Exercise brief = Reproduce only this span: the line containing "const group = new THREE.Group();", the line containing "from mathutils.geometry import", and every line between them, all exactly as given.

───── Source material

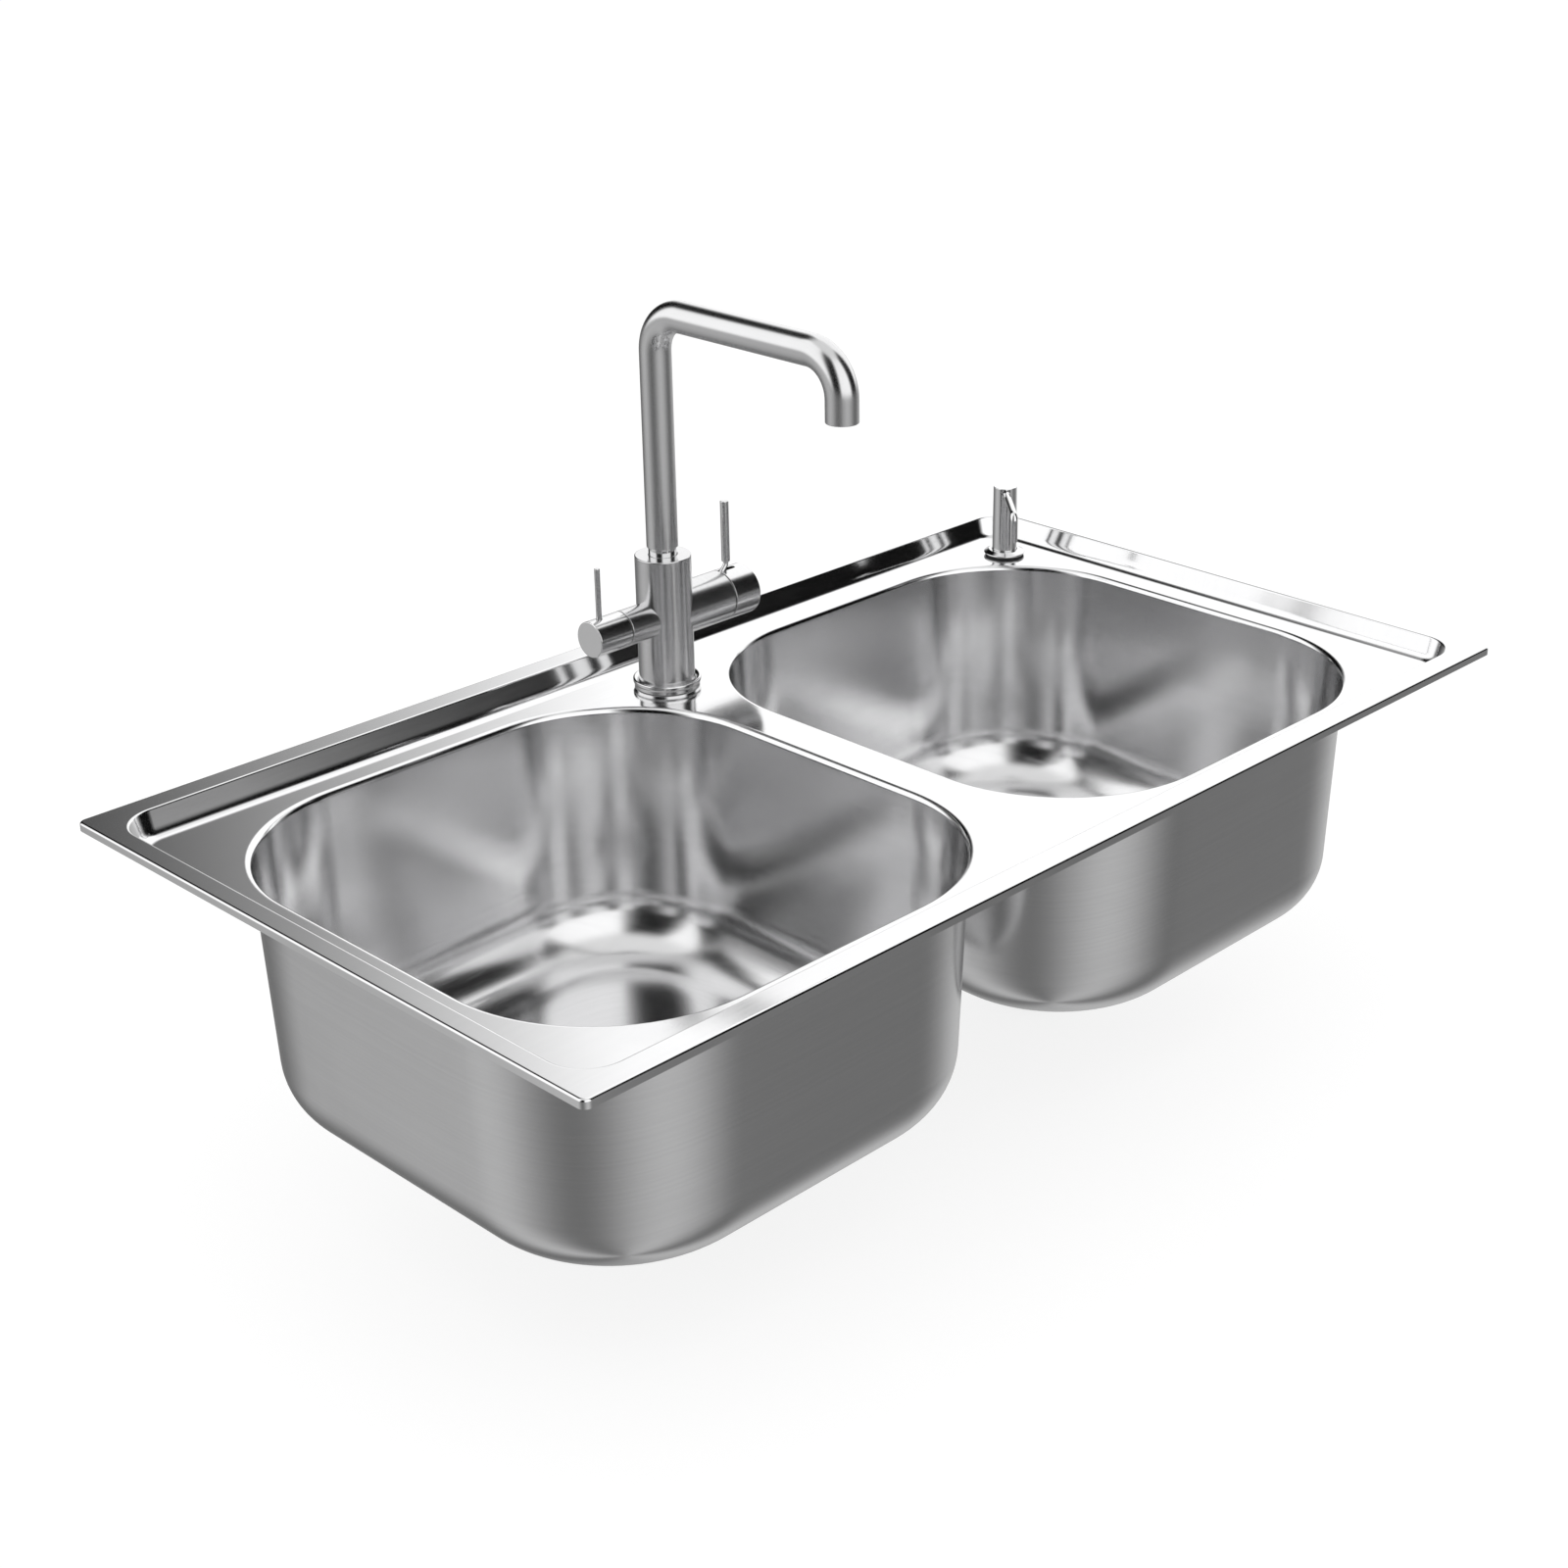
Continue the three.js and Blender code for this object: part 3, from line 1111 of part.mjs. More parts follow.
/** The thin spout tube: out of the head and down over the bowl. */
function headSpout() {
  const quarter = Math.PI / 2;
  const bendFoot = HEAD_SPOUT_HEIGHT - HEAD_SPOUT_BEND;
  const knee = -HEAD_SPOUT_REACH + HEAD_SPOUT_BEND;
  return bentTube([
    { y: -HEAD_SPOUT_ROOT - SEAT_GAP, z: HEAD_SPOUT_HEIGHT, lean: quarter },
    ...bendStations(knee, bendFoot, HEAD_SPOUT_BEND, quarter, 2 * quarter, 3),
    { y: -HEAD_SPOUT_REACH, z: HEAD_SPOUT_OUTLET, lean: 2 * quarter },
  ], HEAD_SPOUT_RADIUS, HEAD_SPOUT_BORE_RADIUS, ROUND_SMALL).rotateZ(HEAD_SPOUT_TURN + quarter);
}

/** The hollow stem: from the head's socket down to the piston in the barrel. */
function pumpStem() {
  const pistonTop = BARREL_TOP - PUMP_PISTON_DEPTH + PUMP_STROKE;
  const piston = PUMP_BARREL_RADIUS - PUMP_BARREL_WALL - RUNNING_GAP;
  return turned([
    [0, pistonTop - 5],
    [piston, pistonTop - 5],
    [piston, pistonTop],
    [PUMP_STEM_RADIUS, pistonTop + 1],
    [PUMP_STEM_RADIUS, HEAD_SPOUT_HEIGHT - HEAD_SPOUT_RADIUS - 1 - RUNNING_GAP],
    [0, HEAD_SPOUT_HEIGHT - HEAD_SPOUT_RADIUS - 1 - RUNNING_GAP],
  ], ROUND_SMALL);
}

/** The pump's barrel: a flanged cylinder that narrows to a spigot for the dip tube. */
function pumpBarrel() {
  const inner = PUMP_BARREL_RADIUS - PUMP_BARREL_WALL;
  const spigot = DIP_TUBE_RADIUS + SEAT_GAP;
  return turned([
    [PUMP_STEM_RADIUS + RUNNING_GAP, BARREL_TOP],
    [BARREL_FLANGE_RADIUS, BARREL_TOP],
    [BARREL_FLANGE_RADIUS, BARREL_TOP - 2],
    [PUMP_BARREL_RADIUS, BARREL_TOP - 2],
    [PUMP_BARREL_RADIUS, BARREL_FOOT + 4],
    [spigot + 1, BARREL_FOOT - 6],
    [spigot, BARREL_FOOT - 6],
    [inner, BARREL_FOOT + 5],
    [inner, BARREL_TOP - 1.5],
    [PUMP_STEM_RADIUS + RUNNING_GAP, BARREL_TOP - 1.5],
  ], ROUND_HIDDEN);
}

/** A path that climbs in a helix about Z. */
class Helix extends THREE.Curve {
  constructor(radius, turns, bottom, top) {
    super();
    this.radius = radius;
    this.turns = turns;
    this.bottom = bottom;
    this.top = top;
  }

  getPoint(t, target = new THREE.Vector3()) {
    const angle = t * this.turns * 2 * Math.PI;
    const z = this.bottom + (this.top - this.bottom) * t;
    return target.set(this.radius * Math.cos(angle), this.radius * Math.sin(angle), z);
  }
}

/** The return spring between the barrel's flange and the head's foot. */
function pumpSpring() {
  const radius = (PUMP_STEM_RADIUS + BARREL_FLANGE_RADIUS) / 2;
  const margin = SPRING_WIRE / 2 + SEAT_GAP + 0.15;
  const path = new Helix(radius, SPRING_TURNS, BARREL_TOP + margin, HEAD_FOOT - margin);
  return alongCurve(path, SPRING_WIRE / 2, Math.round(SPRING_TURNS * 8), 4);
}

const BOTTLE_TOP = -COLLAR_SHANK_LENGTH + BOTTLE_OVERLAP;

/** The bottle, screwed up onto the collar's shank. */
function soapBottle() {
  const neck = COLLAR_SHANK_RADIUS + SEAT_GAP;
  const shoulder = BOTTLE_TOP - BOTTLE_NECK_LENGTH;
  const foot = BOTTLE_TOP - BOTTLE_LENGTH;
  const inside = BOTTLE_RADIUS - BOTTLE_WALL;
  return turned([
    [0, foot],
    [BOTTLE_RADIUS - 3, foot],
    [BOTTLE_RADIUS, foot + 3],
    [BOTTLE_RADIUS, shoulder - 8],
    [neck + BOTTLE_WALL + 0.8, shoulder],
    [neck + BOTTLE_WALL + 0.8, BOTTLE_TOP],
    [neck, BOTTLE_TOP],
    [neck, shoulder - 1],
    [inside, shoulder - 9],
    [inside, foot + BOTTLE_WALL + 2],
    [inside - 2, foot + BOTTLE_WALL],
    [0, foot + BOTTLE_WALL],
  ]);
}

/** The whole dispenser about its own axis, standing on the deck's top face. */
function dispenser() {
  const x = SINK_LENGTH / 2 - DISPENSER_FROM_END;
  const y = SINK_WIDTH / 2 - DISPENSER_FROM_BACK;
  const sealTop = SEAT_GAP + COLLAR_SEAL_THICKNESS;
  const seal = washer(DISPENSER_HOLE_RADIUS + 0.4, COLLAR_RADIUS - 0.9, SEAT_GAP, sealTop, ROUND_HIDDEN);
  const washerTop = -SHEET - SEAT_GAP;
  const washerBottom = washerTop - DISPENSER_WASHER_THICKNESS;
  const bore = COLLAR_SHANK_RADIUS + SEAT_GAP;
  const softWasher = washer(bore, DISPENSER_NUT_RADIUS - 1, washerBottom, washerTop, ROUND);
  const nutTop = washerBottom - SEAT_GAP;
  const nut = hexNut(DISPENSER_NUT_RADIUS, bore, nutTop - DISPENSER_NUT_HEIGHT, nutTop, ROUND);
  const tubeTop = BARREL_FOOT - 0.5;
  const tubeFoot = BOTTLE_TOP - BOTTLE_LENGTH + BOTTLE_WALL + SEAT_GAP;
  const dipTube = washer(DIP_TUBE_BORE_RADIUS, DIP_TUBE_RADIUS, tubeFoot, tubeTop, ROUND_SMALL);
  return assembly('soap_dispenser', [x, y, DECK_TOP],
    piece('dispenser_seal', seal, 'blackRubber'),
    piece('dispenser_collar', dispenserCollar(), 'polishedSteel'),
    piece('press_head', pressHead(), 'polishedSteel'),
    piece('head_spout', headSpout(), 'polishedSteel'),
    piece('pump_stem', pumpStem(), 'whitePlastic'),
    piece('pump_spring', pumpSpring(), 'polishedSteel'),
    piece('pump_barrel', pumpBarrel(), 'whitePlastic'),
    piece('dispenser_washer', softWasher, 'blackRubber'),
    piece('dispenser_nut', nut, 'greyPlastic'),
    piece('soap_bottle', soapBottle(), 'whitePlastic'),
    piece('dip_tube', dipTube, 'whitePlastic'));
}

// ---------------------------------------------------------------- the assembled sink

const bowlAt = (name, x) => {
  const mesh = piece(name, bowl(), 'satinSteel');
  mesh.position.x = x;
  return mesh;
};

const group = new THREE.Group();
group.name = 'double_bowl_sink';
group.add(
  piece('sink_deck', sinkDeck(), 'polishedSteel'),
  bowlAt('left_bowl', -BOWL_CENTRE_X),
  bowlAt('right_bowl', BOWL_CENTRE_X),
  piece('rim_seal', rimSeal(), 'blackRubber'),
  wasteOutlet('left', -BOWL_CENTRE_X),
  wasteOutlet('right', BOWL_CENTRE_X),
  tap(),
  dispenser(),
);

export default group;
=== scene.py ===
"""A double bowl kitchen sink with a three-way tap and a soap dispenser, dressed on its CAD frame.

Lengths in this file are millimetres and turn into metres when a mesh is made. X runs from the left
bowl to the right one, Y from front to back, and Z = 0 is the worktop's plane.
"""

import logging
import math
from dataclasses import dataclass, field
from enum import Enum
from typing import Any, Callable, Sequence

import bpy
import numpy as np
from mathutils import Matrix, Vector
from mathutils.geometry import delaunay_2d_cdt


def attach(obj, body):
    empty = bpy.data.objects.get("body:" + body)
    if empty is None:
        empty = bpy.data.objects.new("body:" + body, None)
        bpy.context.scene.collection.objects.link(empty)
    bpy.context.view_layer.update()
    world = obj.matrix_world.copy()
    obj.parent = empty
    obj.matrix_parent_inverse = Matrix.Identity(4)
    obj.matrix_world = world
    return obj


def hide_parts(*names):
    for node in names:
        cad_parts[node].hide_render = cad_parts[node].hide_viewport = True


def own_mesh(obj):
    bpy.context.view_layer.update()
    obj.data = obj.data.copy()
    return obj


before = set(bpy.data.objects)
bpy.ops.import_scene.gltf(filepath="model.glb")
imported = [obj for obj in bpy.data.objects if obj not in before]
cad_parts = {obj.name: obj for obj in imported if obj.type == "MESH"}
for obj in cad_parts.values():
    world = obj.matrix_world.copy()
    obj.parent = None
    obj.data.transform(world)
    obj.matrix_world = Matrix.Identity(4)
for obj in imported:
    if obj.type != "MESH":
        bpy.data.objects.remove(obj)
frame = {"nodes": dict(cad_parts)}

LOG = logging.getLogger("sink")

MM = 0.001
SHEET = 1.0
RIM_TOP = 5.3
DECK_TOP = -10.7
BOWL_CENTRE = 189.0
TAP_X, TAP_Y = 0.0, 161.3
TAP_TOP = 92.1
ARM_HEIGHT = 49.8
DISPENSER_X, DISPENSER_Y = 351.5, 169.0
SEAT_GAP = 0.3
ROUND = 96
ROUND_SMALL = 48
SHARP_ANGLE = math.radians(38)


class Body(Enum):
    """The moving groups of the frame."""

    SINK = "sink"
    SPOUT = "spout"
    MIXER_TURNER = "mixer_turner"
    MIXER_HANDLE = "mixer_handle"
    FILTER_HANDLE = "filter_handle"
    LEFT_BASKET = "left_basket_set"
    RIGHT_BASKET = "right_basket_set"
    PLUNGER = "dispenser_plunger"
    PRESS_HEAD = "dispenser_head"


class Slot(Enum):
    """The record's material slots."""

    POLISHED = "polished_steel"
    SATIN = "satin_steel"
    BRUSHED = "brushed_steel"
    BRASS = "brass"
    ZINC = "zinc_plate"
    RUBBER = "black_rubber"
    GREY = "grey_plastic"
    WHITE = "white_plastic"


class Side(Enum):
    """The two bowls, each with the X of its centre line."""

    LEFT = -BOWL_CENTRE
    RIGHT = BOWL_CENTRE

    @property
    def word(self) -> str:
        """The side's name as pieces use it."""
        return self.name.lower()


# ---------------------------------------------------------------- surfaces


@dataclass
class Surface:
    """Points in millimetres and the faces between them.

    grain gives each point a place in the finish: first across its lines, then two along them.
    """

    points: np.ndarray
    faces: list[np.ndarray]
    grain: np.ndarray

    def moved(self, x: float, y: float, z: float) -> "Surface":
        """The surface shifted by x, y and z."""
        return Surface(self.points + np.array([x, y, z]), self.faces, self.grain)

    def about_x(self) -> "Surface":
        """The surface turned so that +Z points along +X: (x, y, z) becomes (z, y, -x)."""
        x, y, z = self.points.T
        return Surface(np.stack([z, y, -x], -1), self.faces, self.grain)

    def spun(self, angle: float) -> "Surface":
        """The surface turned about Z by an angle in radians."""
        cosine, sine = math.cos(angle), math.sin(angle)
        x, y, z = self.points.T
        turned = np.stack([x * cosine - y * sine, x * sine + y * cosine, z], -1)
        return Surface(turned, self.faces, self.grain)

    def flipped(self) -> "Surface":
        """The surface with every face seen from its other side."""
        return Surface(self.points, [face[:, ::-1] for face in self.faces], self.grain)

    def triangles(self) -> np.ndarray:
        """Every face as triangles, quads cut from their first corner."""
        parts = []
        for face in self.faces:
            for last in range(2, face.shape[1]):
                parts.append(face[:, [0, last - 1, last]])
        return np.vstack(parts)

    def outward(self) -> "Surface":
        """Faces pointing out of a closed surface: a . (b x c) summed over triangles is positive."""
        a, b, c = (self.points[self.triangles()[:, k]] for k in range(3))
        return self if (a * np.cross(b, c)).sum() > 0 else self.flipped()

    def upward(self) -> "Surface":
        """Faces pointing up on the whole: the summed area vectors have a positive Z."""
        a, b, c = (self.points[self.triangles()[:, k]] for k in range(3))
        return self if np.cross(b - a, c - a)[:, 2].sum() > 0 else self.flipped()

    def welded(self) -> "Surface":
        """Points that share a place become one, and faces that lose their area go."""
        keys = np.round(self.points, 3)
        _, first, back = np.unique(keys, axis=0, return_index=True, return_inverse=True)
        back = back.reshape(-1)
        faces = []
        for face in self.faces:
            face = back[face]
            ordered = np.sort(face, 1)
            faces.append(face[(np.diff(ordered, axis=1) > 0).all(1)])
        return Surface(self.points[first], faces, self.grain[first])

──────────

Solution for this problem =
const group = new THREE.Group();
group.name = 'double_bowl_sink';
group.add(
  piece('sink_deck', sinkDeck(), 'polishedSteel'),
  bowlAt('left_bowl', -BOWL_CENTRE_X),
  bowlAt('right_bowl', BOWL_CENTRE_X),
  piece('rim_seal', rimSeal(), 'blackRubber'),
  wasteOutlet('left', -BOWL_CENTRE_X),
  wasteOutlet('right', BOWL_CENTRE_X),
  tap(),
  dispenser(),
);

export default group;
=== scene.py ===
"""A double bowl kitchen sink with a three-way tap and a soap dispenser, dressed on its CAD frame.

Lengths in this file are millimetres and turn into metres when a mesh is made. X runs from the left
bowl to the right one, Y from front to back, and Z = 0 is the worktop's plane.
"""

import logging
import math
from dataclasses import dataclass, field
from enum import Enum
from typing import Any, Callable, Sequence

import bpy
import numpy as np
from mathutils import Matrix, Vector
from mathutils.geometry import delaunay_2d_cdt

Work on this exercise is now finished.